Exactly and only the lines from the one containing "Continue the build123d" through the one containing "return build" are to be repeated, both ends included.

PROVIDED INFORMATION:
* START *
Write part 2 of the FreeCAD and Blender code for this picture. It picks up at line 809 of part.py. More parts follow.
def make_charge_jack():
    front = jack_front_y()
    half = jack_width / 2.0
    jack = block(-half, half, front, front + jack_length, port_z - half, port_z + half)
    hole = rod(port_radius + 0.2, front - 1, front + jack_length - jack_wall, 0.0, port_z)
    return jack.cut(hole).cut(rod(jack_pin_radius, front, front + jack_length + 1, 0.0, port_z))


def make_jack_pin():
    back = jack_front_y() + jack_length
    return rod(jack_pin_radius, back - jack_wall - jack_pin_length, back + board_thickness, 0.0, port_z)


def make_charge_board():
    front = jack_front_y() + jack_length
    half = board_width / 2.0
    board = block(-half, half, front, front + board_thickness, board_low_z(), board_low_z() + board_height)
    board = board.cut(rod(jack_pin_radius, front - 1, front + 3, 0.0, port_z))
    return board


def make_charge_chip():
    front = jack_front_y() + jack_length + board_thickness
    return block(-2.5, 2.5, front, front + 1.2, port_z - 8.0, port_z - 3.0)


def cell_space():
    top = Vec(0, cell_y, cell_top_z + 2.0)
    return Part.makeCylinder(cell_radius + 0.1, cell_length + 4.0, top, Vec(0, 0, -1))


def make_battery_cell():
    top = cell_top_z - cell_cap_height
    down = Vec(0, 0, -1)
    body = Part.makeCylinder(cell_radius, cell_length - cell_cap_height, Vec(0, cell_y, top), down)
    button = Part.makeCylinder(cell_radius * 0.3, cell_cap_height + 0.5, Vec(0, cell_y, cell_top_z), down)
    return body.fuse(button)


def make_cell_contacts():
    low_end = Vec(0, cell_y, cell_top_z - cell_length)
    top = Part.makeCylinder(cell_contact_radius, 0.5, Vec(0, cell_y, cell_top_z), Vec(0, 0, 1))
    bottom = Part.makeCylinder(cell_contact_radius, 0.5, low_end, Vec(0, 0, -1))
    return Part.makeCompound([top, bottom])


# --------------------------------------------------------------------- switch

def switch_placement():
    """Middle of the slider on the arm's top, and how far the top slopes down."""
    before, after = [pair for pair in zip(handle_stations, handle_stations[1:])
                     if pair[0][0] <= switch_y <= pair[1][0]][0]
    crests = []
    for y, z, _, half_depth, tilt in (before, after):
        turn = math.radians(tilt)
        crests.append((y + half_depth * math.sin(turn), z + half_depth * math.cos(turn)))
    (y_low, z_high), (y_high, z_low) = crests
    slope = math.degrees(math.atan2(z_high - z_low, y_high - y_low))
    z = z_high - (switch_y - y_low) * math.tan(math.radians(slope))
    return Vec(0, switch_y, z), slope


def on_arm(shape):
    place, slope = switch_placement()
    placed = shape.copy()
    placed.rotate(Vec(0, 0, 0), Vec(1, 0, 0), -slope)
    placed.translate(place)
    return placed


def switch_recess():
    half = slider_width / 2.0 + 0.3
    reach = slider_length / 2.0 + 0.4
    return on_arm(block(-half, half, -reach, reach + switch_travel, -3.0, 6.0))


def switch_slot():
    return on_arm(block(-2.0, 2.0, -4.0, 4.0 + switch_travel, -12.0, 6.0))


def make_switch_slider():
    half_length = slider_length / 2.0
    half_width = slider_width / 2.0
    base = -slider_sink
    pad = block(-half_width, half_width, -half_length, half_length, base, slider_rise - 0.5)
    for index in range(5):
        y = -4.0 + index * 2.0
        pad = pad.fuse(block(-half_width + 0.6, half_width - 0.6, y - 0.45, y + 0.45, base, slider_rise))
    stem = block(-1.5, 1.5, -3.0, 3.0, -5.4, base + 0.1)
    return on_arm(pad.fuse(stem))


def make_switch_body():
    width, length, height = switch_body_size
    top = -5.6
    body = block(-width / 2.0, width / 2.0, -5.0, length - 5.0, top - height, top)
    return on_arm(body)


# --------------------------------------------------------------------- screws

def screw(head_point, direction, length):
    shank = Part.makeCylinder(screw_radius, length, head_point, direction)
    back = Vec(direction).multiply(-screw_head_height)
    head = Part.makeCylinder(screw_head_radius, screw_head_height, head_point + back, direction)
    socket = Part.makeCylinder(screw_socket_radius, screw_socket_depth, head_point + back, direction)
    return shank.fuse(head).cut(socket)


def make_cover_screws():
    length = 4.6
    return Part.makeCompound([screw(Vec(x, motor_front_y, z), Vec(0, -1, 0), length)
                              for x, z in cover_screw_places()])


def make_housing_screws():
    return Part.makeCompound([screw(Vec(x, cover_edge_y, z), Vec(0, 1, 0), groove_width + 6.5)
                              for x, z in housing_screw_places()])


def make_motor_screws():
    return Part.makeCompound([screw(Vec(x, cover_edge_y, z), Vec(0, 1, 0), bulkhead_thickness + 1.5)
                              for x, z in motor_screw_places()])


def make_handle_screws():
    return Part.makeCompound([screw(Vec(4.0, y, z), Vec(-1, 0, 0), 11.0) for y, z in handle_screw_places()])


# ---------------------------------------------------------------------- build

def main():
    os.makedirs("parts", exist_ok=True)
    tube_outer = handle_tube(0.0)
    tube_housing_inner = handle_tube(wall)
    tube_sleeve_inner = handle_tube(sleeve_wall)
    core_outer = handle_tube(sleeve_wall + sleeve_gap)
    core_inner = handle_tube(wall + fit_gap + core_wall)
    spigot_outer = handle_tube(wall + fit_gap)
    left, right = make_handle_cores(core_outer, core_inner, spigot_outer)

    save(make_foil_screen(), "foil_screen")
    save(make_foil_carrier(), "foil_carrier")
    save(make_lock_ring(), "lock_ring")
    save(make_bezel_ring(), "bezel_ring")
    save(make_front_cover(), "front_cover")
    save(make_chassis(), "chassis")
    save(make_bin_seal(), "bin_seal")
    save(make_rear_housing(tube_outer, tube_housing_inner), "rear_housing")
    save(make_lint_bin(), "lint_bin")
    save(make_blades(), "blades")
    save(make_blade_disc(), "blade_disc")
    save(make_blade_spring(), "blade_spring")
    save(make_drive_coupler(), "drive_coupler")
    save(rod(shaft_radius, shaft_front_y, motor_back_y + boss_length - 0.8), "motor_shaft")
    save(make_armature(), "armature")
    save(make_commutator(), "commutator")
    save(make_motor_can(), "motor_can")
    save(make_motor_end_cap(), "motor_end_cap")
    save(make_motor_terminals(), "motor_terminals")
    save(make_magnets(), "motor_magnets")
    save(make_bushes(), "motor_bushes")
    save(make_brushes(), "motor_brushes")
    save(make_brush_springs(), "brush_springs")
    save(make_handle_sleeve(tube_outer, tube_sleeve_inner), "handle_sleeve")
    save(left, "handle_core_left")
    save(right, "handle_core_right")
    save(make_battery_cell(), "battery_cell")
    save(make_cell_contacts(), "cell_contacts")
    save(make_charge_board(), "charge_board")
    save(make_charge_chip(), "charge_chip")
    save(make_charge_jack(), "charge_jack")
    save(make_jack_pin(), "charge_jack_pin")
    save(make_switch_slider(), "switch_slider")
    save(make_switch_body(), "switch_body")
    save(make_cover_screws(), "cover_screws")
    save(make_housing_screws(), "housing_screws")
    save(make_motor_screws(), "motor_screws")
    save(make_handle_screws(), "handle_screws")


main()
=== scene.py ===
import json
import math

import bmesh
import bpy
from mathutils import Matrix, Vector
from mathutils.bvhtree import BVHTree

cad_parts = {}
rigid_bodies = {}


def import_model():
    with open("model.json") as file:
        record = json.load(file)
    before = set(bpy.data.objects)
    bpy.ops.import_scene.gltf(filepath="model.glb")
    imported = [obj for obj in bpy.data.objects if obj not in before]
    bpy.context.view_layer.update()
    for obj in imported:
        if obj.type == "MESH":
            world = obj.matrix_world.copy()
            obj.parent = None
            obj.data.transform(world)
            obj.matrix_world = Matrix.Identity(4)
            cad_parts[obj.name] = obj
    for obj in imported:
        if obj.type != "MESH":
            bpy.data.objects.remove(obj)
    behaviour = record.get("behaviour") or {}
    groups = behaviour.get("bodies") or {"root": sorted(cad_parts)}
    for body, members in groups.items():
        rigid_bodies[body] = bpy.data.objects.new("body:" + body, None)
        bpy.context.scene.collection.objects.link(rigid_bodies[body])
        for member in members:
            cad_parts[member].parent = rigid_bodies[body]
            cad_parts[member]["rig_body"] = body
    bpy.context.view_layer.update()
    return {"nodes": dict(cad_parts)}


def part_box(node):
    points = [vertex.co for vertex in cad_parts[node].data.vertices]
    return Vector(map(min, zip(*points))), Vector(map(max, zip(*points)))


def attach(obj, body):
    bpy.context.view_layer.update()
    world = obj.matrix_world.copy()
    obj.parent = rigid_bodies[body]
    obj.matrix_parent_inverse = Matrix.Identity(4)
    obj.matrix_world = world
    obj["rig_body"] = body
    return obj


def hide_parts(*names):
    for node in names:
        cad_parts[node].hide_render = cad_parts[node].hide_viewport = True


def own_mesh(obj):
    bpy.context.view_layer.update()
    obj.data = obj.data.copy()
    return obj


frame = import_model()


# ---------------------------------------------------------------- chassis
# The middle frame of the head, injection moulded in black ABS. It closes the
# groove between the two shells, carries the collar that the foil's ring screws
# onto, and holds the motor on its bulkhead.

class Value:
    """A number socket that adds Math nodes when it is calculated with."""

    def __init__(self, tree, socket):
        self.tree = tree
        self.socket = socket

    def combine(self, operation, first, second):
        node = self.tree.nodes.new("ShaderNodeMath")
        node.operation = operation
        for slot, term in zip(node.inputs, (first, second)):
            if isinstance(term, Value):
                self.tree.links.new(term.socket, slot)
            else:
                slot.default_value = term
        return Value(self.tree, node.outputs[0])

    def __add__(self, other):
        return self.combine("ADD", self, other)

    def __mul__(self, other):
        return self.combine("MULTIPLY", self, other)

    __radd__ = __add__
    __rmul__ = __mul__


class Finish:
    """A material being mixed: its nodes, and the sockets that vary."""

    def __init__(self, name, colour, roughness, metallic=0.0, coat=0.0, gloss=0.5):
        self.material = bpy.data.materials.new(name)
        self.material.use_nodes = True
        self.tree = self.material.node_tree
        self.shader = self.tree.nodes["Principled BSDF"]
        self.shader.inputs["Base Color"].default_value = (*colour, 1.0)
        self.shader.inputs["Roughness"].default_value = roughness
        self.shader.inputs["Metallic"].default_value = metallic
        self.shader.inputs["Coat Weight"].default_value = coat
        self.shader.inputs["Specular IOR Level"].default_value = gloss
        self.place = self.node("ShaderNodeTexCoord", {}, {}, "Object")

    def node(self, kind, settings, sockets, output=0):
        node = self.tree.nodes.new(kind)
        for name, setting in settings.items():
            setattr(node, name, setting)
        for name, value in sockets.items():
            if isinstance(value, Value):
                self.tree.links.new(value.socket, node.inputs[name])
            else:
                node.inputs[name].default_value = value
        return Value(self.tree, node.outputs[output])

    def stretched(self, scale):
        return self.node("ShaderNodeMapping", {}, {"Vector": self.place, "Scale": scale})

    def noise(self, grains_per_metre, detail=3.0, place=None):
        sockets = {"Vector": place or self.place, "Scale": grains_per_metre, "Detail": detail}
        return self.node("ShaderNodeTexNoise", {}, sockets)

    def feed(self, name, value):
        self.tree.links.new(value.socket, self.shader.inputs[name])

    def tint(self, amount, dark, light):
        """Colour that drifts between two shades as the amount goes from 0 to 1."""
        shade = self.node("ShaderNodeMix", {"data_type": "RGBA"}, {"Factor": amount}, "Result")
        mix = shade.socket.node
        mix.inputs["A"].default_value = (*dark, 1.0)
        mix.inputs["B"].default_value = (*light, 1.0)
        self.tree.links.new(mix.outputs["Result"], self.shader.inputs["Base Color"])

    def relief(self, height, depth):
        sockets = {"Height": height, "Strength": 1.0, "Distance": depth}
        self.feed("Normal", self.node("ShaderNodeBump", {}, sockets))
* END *
* START *
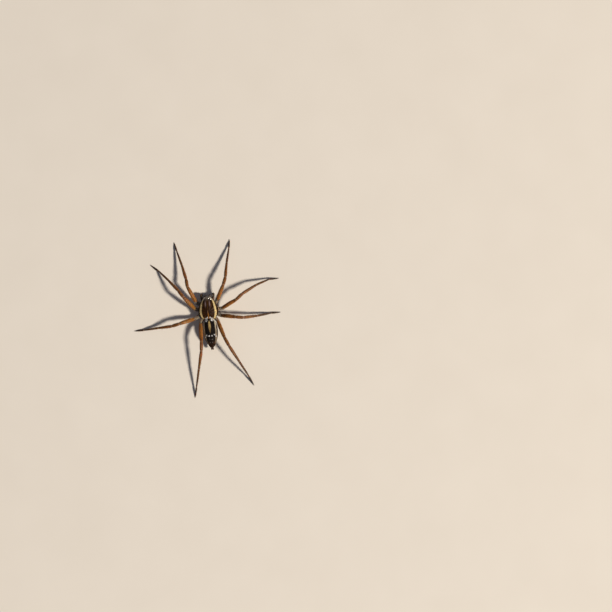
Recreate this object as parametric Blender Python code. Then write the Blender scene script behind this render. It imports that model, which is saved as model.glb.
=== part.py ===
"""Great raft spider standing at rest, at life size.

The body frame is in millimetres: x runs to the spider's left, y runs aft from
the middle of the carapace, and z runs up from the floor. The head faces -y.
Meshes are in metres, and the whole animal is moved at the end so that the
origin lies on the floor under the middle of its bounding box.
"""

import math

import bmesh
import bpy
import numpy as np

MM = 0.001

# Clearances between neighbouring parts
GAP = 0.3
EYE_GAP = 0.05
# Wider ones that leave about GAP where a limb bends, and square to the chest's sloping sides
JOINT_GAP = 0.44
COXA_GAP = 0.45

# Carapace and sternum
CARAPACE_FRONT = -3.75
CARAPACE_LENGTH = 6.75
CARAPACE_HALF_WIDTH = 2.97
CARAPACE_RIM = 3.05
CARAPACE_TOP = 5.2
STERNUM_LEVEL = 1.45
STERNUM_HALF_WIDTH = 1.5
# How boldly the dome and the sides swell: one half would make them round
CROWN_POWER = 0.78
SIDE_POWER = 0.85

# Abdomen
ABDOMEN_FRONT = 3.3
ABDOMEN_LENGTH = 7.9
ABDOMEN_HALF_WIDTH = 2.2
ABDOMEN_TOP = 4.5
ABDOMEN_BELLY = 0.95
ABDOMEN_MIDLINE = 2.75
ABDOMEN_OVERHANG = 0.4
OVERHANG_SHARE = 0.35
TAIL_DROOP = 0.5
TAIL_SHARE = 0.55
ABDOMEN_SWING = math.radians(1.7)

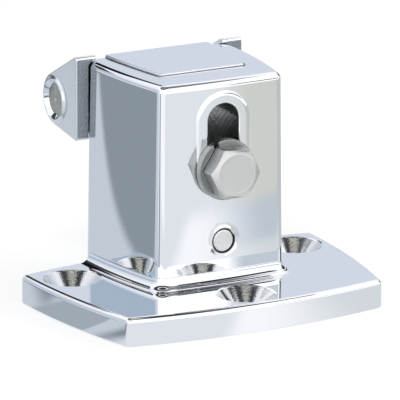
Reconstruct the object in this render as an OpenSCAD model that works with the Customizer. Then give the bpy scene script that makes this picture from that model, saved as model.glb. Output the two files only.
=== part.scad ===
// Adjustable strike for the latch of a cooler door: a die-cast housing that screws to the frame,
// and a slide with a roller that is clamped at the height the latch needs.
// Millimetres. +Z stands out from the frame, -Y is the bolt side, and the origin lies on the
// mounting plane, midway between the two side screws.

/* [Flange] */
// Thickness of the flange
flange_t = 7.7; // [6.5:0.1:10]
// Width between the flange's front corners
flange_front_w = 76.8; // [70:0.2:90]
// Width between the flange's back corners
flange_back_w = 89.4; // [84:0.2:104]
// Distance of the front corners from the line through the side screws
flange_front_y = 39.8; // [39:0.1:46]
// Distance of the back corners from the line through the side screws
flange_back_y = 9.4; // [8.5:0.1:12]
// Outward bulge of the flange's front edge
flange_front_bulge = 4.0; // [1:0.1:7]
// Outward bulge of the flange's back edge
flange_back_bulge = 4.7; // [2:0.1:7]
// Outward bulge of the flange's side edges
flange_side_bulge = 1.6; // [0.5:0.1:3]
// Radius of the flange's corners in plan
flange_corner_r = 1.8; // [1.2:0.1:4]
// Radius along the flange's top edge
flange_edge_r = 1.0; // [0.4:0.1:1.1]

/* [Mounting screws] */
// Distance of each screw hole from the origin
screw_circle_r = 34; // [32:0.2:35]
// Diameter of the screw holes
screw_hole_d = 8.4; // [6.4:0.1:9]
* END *
* START *
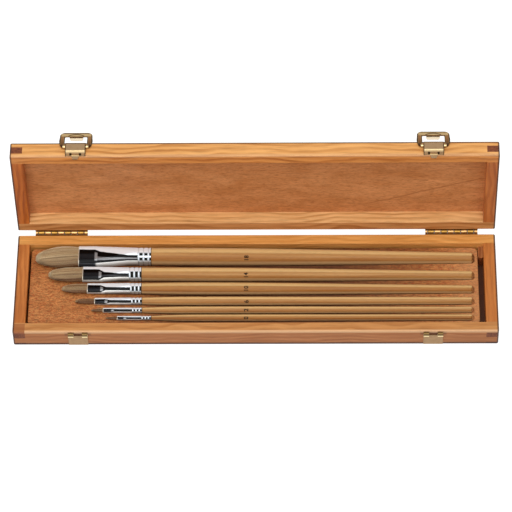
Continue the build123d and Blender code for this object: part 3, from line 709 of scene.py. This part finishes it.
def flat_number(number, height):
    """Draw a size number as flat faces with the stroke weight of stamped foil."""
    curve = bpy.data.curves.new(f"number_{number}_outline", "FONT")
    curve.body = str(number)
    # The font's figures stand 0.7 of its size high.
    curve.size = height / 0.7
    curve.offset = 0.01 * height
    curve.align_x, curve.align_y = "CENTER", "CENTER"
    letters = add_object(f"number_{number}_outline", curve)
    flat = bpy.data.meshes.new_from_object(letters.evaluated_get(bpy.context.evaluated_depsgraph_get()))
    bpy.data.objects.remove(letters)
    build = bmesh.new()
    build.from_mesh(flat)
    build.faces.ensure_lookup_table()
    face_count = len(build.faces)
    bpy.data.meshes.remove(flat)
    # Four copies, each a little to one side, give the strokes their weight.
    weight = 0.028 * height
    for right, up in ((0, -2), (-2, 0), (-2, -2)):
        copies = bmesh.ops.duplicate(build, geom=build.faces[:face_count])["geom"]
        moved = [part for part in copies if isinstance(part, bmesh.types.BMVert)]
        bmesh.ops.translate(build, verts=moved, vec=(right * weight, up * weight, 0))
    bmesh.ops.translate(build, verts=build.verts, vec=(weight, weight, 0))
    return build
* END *
SOLUTION TO THIS EXERCISE:
Continue the build123d and Blender code for this object: part 3, from line 709 of scene.py. This part finishes it.
def flat_number(number, height):
    """Draw a size number as flat faces with the stroke weight of stamped foil."""
    curve = bpy.data.curves.new(f"number_{number}_outline", "FONT")
    curve.body = str(number)
    # The font's figures stand 0.7 of its size high.
    curve.size = height / 0.7
    curve.offset = 0.01 * height
    curve.align_x, curve.align_y = "CENTER", "CENTER"
    letters = add_object(f"number_{number}_outline", curve)
    flat = bpy.data.meshes.new_from_object(letters.evaluated_get(bpy.context.evaluated_depsgraph_get()))
    bpy.data.objects.remove(letters)
    build = bmesh.new()
    build.from_mesh(flat)
    build.faces.ensure_lookup_table()
    face_count = len(build.faces)
    bpy.data.meshes.remove(flat)
    # Four copies, each a little to one side, give the strokes their weight.
    weight = 0.028 * height
    for right, up in ((0, -2), (-2, 0), (-2, -2)):
        copies = bmesh.ops.duplicate(build, geom=build.faces[:face_count])["geom"]
        moved = [part for part in copies if isinstance(part, bmesh.types.BMVert)]
        bmesh.ops.translate(build, verts=moved, vec=(right * weight, up * weight, 0))
    bmesh.ops.translate(build, verts=build.verts, vec=(weight, weight, 0))
    return build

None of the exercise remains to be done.